Juarez and team are working on the massive task of moving 433 classes from the 1960s-era Sierra Hall into Maple Hall. Students can enjoy Maple Hall’s many indoor and outdoor study and hangout spaces as soon as Monday, March 25, when classes begin there. More details about a grand opening or celebration in 2024 are still TBD.

What’s our favorite part of the new Maple Hall?

Rubin and our editorial team agreed: the three-story atrium, which features entrances from three sides of the building.

“We paid particular attention to building in student collaboration spaces into the lobby, the corridors, the waiting areas — we built in seating, so students aren’t sitting on the floor,” said Ken Rosenthal, associate vice president of facilities development and operations, when CSUN broke ground on the building. “These are inspirational rooms. They’re daylit, they’re flexible, they have the latest AV.”

Sustainability facts:

Maple Hall employs a “heat recovery chiller,” technology that’s fairly new to CSUN (this is the second building to use it, after Monterey Hall), Rubin said. A heat recovery chiller takes excess heat (that would otherwise be wasted) from the campus’ central chilled water system and uses it to provide the building with free heating, saving energy.

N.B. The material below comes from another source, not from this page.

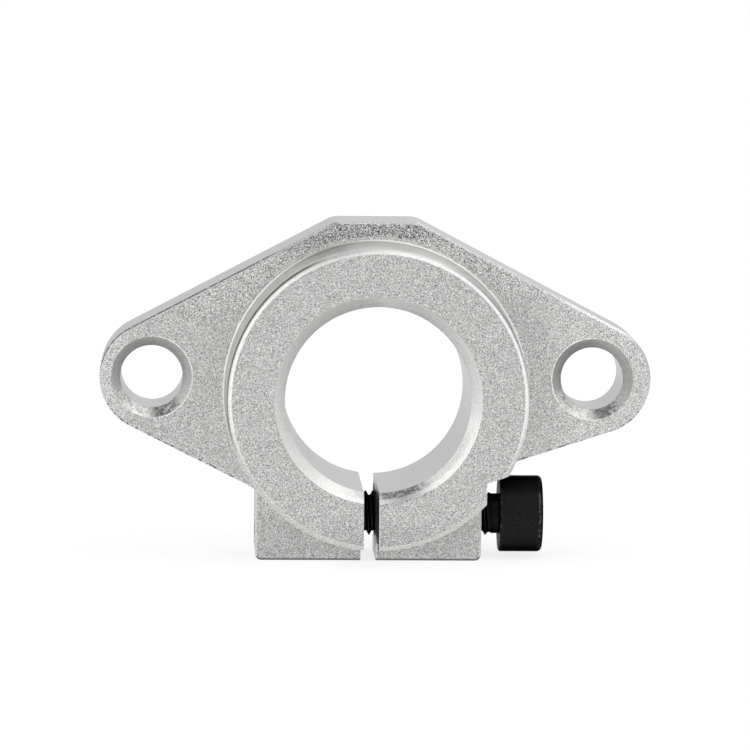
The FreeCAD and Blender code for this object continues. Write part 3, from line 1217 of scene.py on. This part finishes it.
@dataclass
class ClampScrew:
    """Socket-head cap screw that closes the slot, with its real thread.

    root_flat and crest_flat are shares of the pitch. drill_gap is the ledge that the socket's floor
    leaves round the drill's cone, and drill_tip_r the radius of the cone's flat end.
    """

    crest_r: float = 2.45 * MM
    root_r: float = 1.97 * MM
    pitch: float = 0.8 * MM
    root_flat: float = 0.24
    crest_flat: float = 0.12
    neck_r: float = 2.20 * MM
    neck_length: float = 0.55 * MM
    neck_chamfer: float = 0.1 * MM
    run_out: float = 1.1 * MM
    tip_chamfer: float = 0.5 * MM
    head_h: float = 4.75 * MM
    head_rim_r: float = 0.5 * MM
    head_rim_steps: int = 6
    under_chamfer: float = 0.15 * MM
    seat_gap: float = 0.02 * MM
    socket_af: float = 4.0 * MM
    socket_depth: float = 2.5 * MM
    socket_mouth: float = 0.2 * MM
    drill_gap: float = 0.1 * MM
    drill_tip_r: float = 0.1 * MM
    drill_tip_depth: float = 0.6 * MM
    crease_deg: float = 35.0
    segments: int = 60
    tip_x: float = field(init=False)
    top_x: float = field(init=False)
    seat_x: float = field(init=False)
    head_r: float = field(init=False)

    def build(self, effects: Effects) -> bpy.types.Object:
        """Make the screw where the solid one stands.

        Args:
            effects: The shared node groups.

        Returns:
            The screw.
        """
        low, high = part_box("clamp_screw")
        centre = (low + high) / 2.0
        self.tip_x = low.x
        self.top_x = high.x
        self.seat_x = high.x - self.head_h
        self.head_r = (high.z - low.z) / 2.0
        lathe = Lathe(centre.y, centre.z, self.segments)
        lathe.ring(lambda _: (self.tip_x, self.tip_r))
        lathe.close(last=False)
        self.thread(lathe)
        self.head(lathe)
        self.socket(lathe)
        screw = lathe.finish("threaded_clamp_screw", self.crease_deg)
        dress(screw, OxideFinish().build(self, effects))
        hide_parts("clamp_screw")
        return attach(screw, "screw")

    @property
    def tip_r(self) -> float:
        """Radius of the flat end of the tip."""
        return self.crest_r - self.tip_chamfer

    @property
    def thread_end_x(self) -> float:
        """Place where the thread ends at the neck."""
        return self.seat_x - self.neck_length

    def thread(self, lathe: Lathe) -> None:
        """Run the rings of the helix from the tip to the neck.

        Args:
            lathe: Mesh that takes the rings.
        """
        profile = (
            (0.0, self.root_r),
            (self.root_flat / 2.0, self.root_r),
            ((1.0 - self.crest_flat) / 2.0, self.crest_r),
            ((1.0 + self.crest_flat) / 2.0, self.crest_r),
            (1.0 - self.root_flat / 2.0, self.root_r),
        )
        turns = math.ceil((self.thread_end_x - self.tip_x) / self.pitch)
        for turn in range(-1, turns):
            for share, radius in profile:
                lathe.ring(lambda angle: self.on_thread(turn + share, radius, angle))
        lathe.ring(lambda _: (self.thread_end_x, self.neck_r))

    def on_thread(self, turn: float, radius: float, angle: float) -> tuple[float, float]:
        """Place one point of the thread.

        Args:
            turn: Turns from the tip.
            radius: Radius of the profile there.
            angle: Angle round the axis.

        Returns:
            The point's x and radius.
        """
        x = self.tip_x + (turn + angle / (2.0 * math.pi)) * self.pitch
        x = min(max(x, self.tip_x), self.thread_end_x)
        chamfer_r = self.tip_r + (x - self.tip_x)
        fade = min(1.0, (self.thread_end_x - x) / self.run_out)
        return x, min(self.neck_r + (radius - self.neck_r) * fade, chamfer_r)

    def head(self, lathe: Lathe) -> None:
        """Add the neck, the seat under the head, its side and its rounded rim.

        Args:
            lathe: Mesh that takes the rings.
        """
        seat = self.seat_x + self.seat_gap
        outline = [
            (seat - self.neck_chamfer, self.neck_r),
            (seat, self.neck_r + self.neck_chamfer),
            (seat, self.head_r - self.under_chamfer),
            (seat + self.under_chamfer, self.head_r),
        ]
        for k in range(self.head_rim_steps + 1):
            angle = math.pi / 2.0 * k / self.head_rim_steps
            outline.append((
                self.top_x - self.head_rim_r + self.head_rim_r * math.sin(angle),
                self.head_r - self.head_rim_r + self.head_rim_r * math.cos(angle),
            ))
        for x, radius in outline:
            lathe.ring(lambda _: (x, radius))

    def socket(self, lathe: Lathe) -> None:
        """Sink the hexagon into the head's top.

        Args:
            lathe: Mesh that takes the rings.
        """
        inner_r = self.socket_af / 2.0
        sixth = math.pi / 3.0

        def hexagon(angle: float) -> float:
            """Radius of the hexagon at an angle."""
            return inner_r / math.cos(angle % sixth - sixth / 2.0)

        mouth_r = inner_r / math.cos(sixth / 2.0) + self.socket_mouth / 2.0
        floor_x = self.top_x - self.socket_depth
        lathe.ring(lambda _: (self.top_x, mouth_r))
        lathe.ring(lambda angle: (self.top_x - (mouth_r - hexagon(angle)), hexagon(angle)))
        lathe.ring(lambda angle: (floor_x, hexagon(angle)))
        lathe.ring(lambda _: (floor_x, inner_r - self.drill_gap))
        lathe.ring(lambda _: (floor_x - self.drill_tip_depth, self.drill_tip_r))
        lathe.close(last=True)


def main() -> None:
    """Build everything in order."""
    logging.basicConfig(level=logging.INFO)
    effects = Effects(grain=grain_group(), marks=ring_group())
    low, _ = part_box("support_block")
    bpy.context.scene.view_settings.view_transform = "Standard"
    Photograph().build()
    Studio(floor_z=low.z).build()
    for maker in (CastBlock(), ClampScrew()):
        piece = maker.build(effects)
        logger.info("%s: %d faces", piece.name, len(piece.data.polygons))


if __name__ == "__main__":
    main()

The building also takes advantage of natural light, LED lighting and drought-tolerant, native plant landscaping around its exterior.

What’s next?

Maple Hall’s opening clears the way for the renovation of its older counterpart, Sierra Hall — as classes there are shifted to the new building — but approval and funding for Sierra renovation is still pending, Rosenthal said. “As a building with general-purpose classrooms, all colleges may use the new rooms [in Maple Hall],” he said. “It takes all the [Sierra Hall] classrooms and frees them up to be used as ‘swing space.’ … We will be studying options for Sierra Hall renovations. Faculty offices, laboratories and administrative offices will remain in Sierra Hall.”